In terms of Flood’s improper contact with academic personnel regarding Barnwell’s eligibility, the collection of communications was released on Wednesday. Flood (unsurprisingly, but in an ultimate humiliation) had to backpedal from his previous stance that he had done nothing wrong. He took “full responsibility for the consequences.”
In one communication, Flood said that he was sending the information from his personal email to keep things private. Then after being told not to have contact with the professor by an academic advisor, Flood went ahead and did so anyway.
Flood also told the professor that he would not wear any school gear to avoid being recognized in public with the professor. Flood knew he was in the wrong, but did not care at all. He simply did not want to be caught.
If you sort through recent history at Rutgers — not just the past two to three years, but the past eight or nine, dating back to the Greg Schiano days — you’ll find a continued presence of two very disturbing kinds of figures: unrestrained coaches in the major revenue sports — men who plainly overstepped their bounds in one way or another — and administrators in both the athletic department and the university itself who were enablers at worst, bystanders at best.
Hermann was hired as the school’s new athletic director in the face of considerable protests and the revelation of deeply troubling incidents from her past. A program seeking a clean start after the Mike Rice-Tim Pernetti mess a few years ago needed someone with a squeaky-clean track record to oversee a wayward athletic department. Hermann, by any possible measurement, didn’t pass the sniff test. Rutgers being Rutgers, however, Hermann was awarded the post and did not have it taken away from her when subsequent controversies came to light.
Naturally, in the middle of this Flood of bad behavior, Hermann has to show strength as the AD. However, how can one expect a person with a history of questionable (at best) decision making and behavioral control to make tough decisions when they’re entirely called for? It should not be surprising at all that Hermann’s response to the events of the past few weeks has been much less than authoritative or convincing.
While a three-game suspension is certainly a strong penalty, and while the school appears to want to maneuver in such a way that an eventual termination of Flood will not have to cost as much, it does not prove the point that is needed at Rutgers. It certainly appears that the school gave Flood the three-game suspension to get all its ducks in a row to eventually fire the coach. That being said, Flood needed to be kicked to the curb to show that Hermann and the school had a no-nonsense, no-tolerance attitude toward the football coach’s complete lack of oversight over his program. Even though Flood is almost surely a goner when this three-game suspension runs its course, the fact of not firing him with the promptness the situation deserved shows that Hermann and Rutgers are still in a mindset of looking for the clever and slick escape from a problem, instead of the head-on confrontation of issues which have persisted at the university for far too long.

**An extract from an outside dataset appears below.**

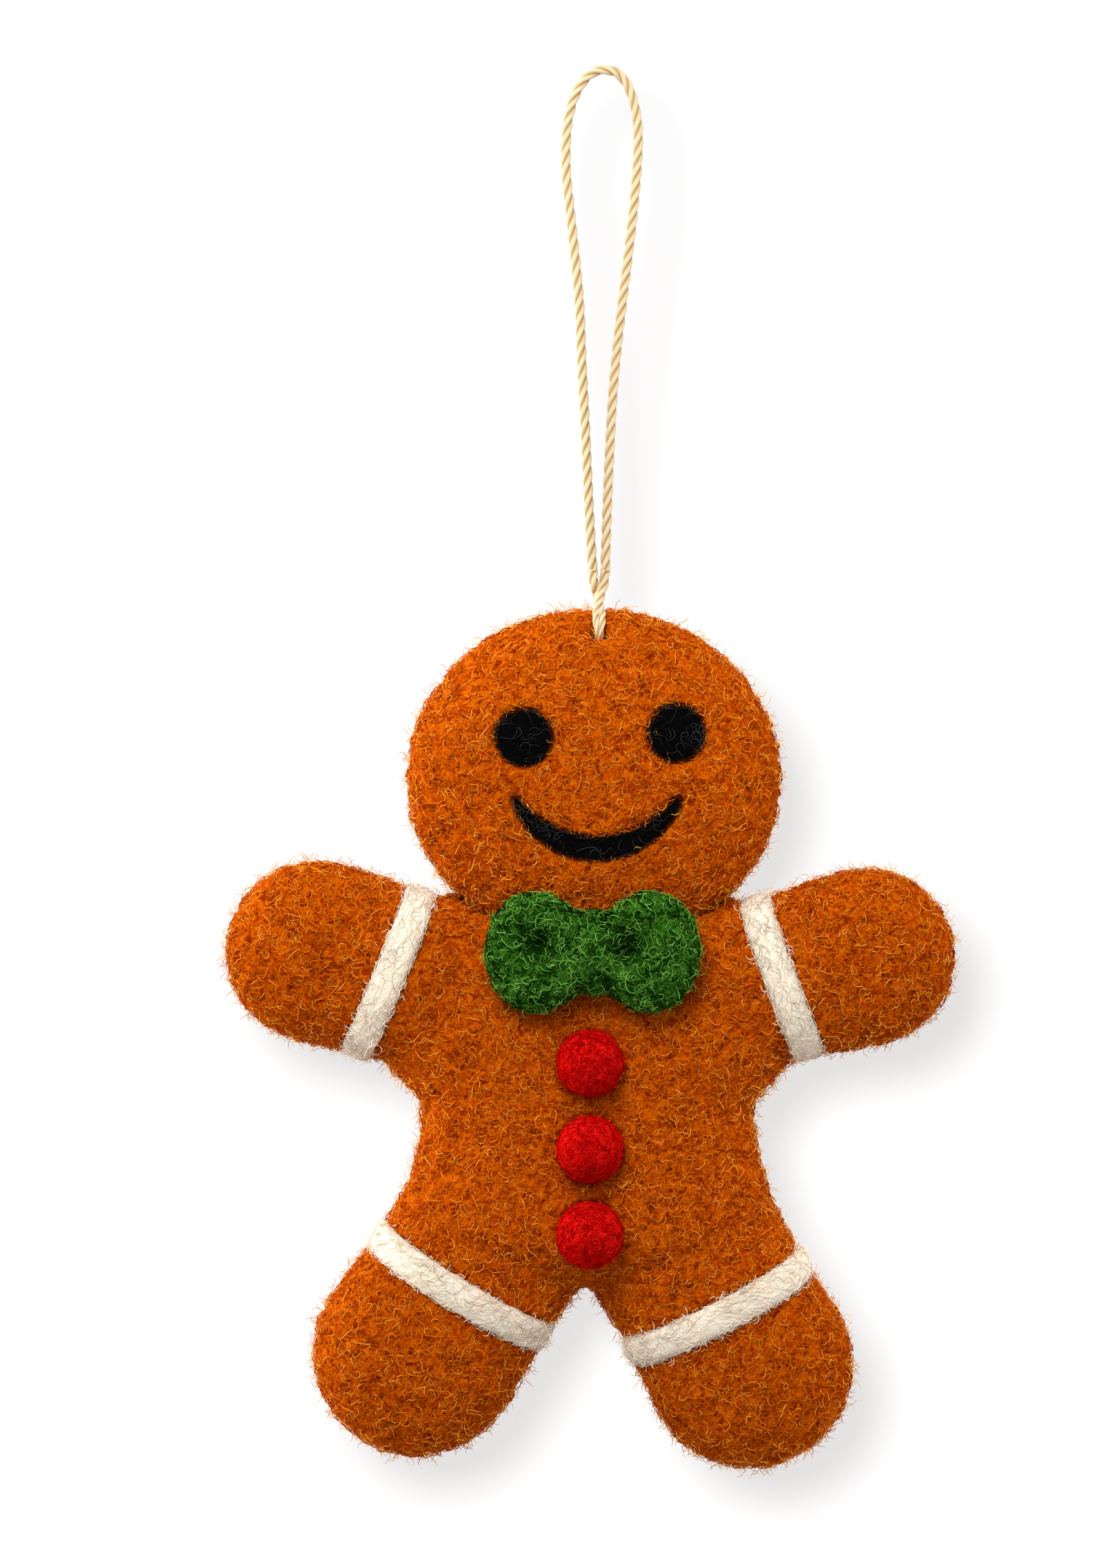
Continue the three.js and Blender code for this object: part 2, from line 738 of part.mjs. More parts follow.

(One also has to consider the possibility that Rutgers is not planning to fire Flood, but could alter its thinking due to a public outcry for the coach to lose his job. Either option is still possible, but the if suspension is all he gets, Flood will be back for the Indiana game in early October. It remains likely that Flood is done, but don’t discount the possibility that Rutgers will be tone-deaf… again.)
Beyond the off-field crises that have emerged over the last few weeks and months, consider these other reasons why Flood is still employed at Rutgers:
1) He is by far the cheapest coach in the Big Ten. Only three coaches in the conference made under two million dollars coming into the 2015 season. One was Beckman and the other is Kevin Wilson, with Flood being the cheapest acquisition. In fact, Flood does not even crack the million-dollar mark at $987,000, the only one to be in such a position.
With this, Flood has seen amazing production at the school. Since the program has still made bowl games and has a platform that other, less successful programs lack, why would the school make a change unless the NCAA comes knocking?
2) Rutgers is not sure if it can do better than Flood on the field. While the squad lost to Washington State last weekend, Flood is still 24-17 in his fourth year at the school, including three bowl appearances. In two of his seasons, Rutgers finished with a winning record, including a nine-win campaign. Past achievements have bought Flood some time and goodwill… but that’s precisely the point.
Rutgers University athletics has burned every last ounce of goodwill over the past several years. Individuals who continue to tarnish the program and the school in substantial ways can’t be allowed to continue to do damage.
If you recall the Mike Rice-Tim Pernetti situation, one of the central realities of that sorry episode — the reality which caused so many people to be upset — is that when Pernetti learned what had happened, he didn’t exercise the strong leadership needed to immediately remove Rice from the program.
This pattern — of an athletic director or other university administrator not acting in the swiftest and strongest possible manner to immediately dismiss a wayward coach — is now repeating itself.
“Those who forget the past are doomed to repeat it,” the saying goes. At Rutgers, an ironic twist is involved: Julie Hermann knows her past, so she’s naturally going to fail to be the disciplinarian and leader Rutgers needs in the wake of another profound embarrassment for an athletic department that can’t get its act straight.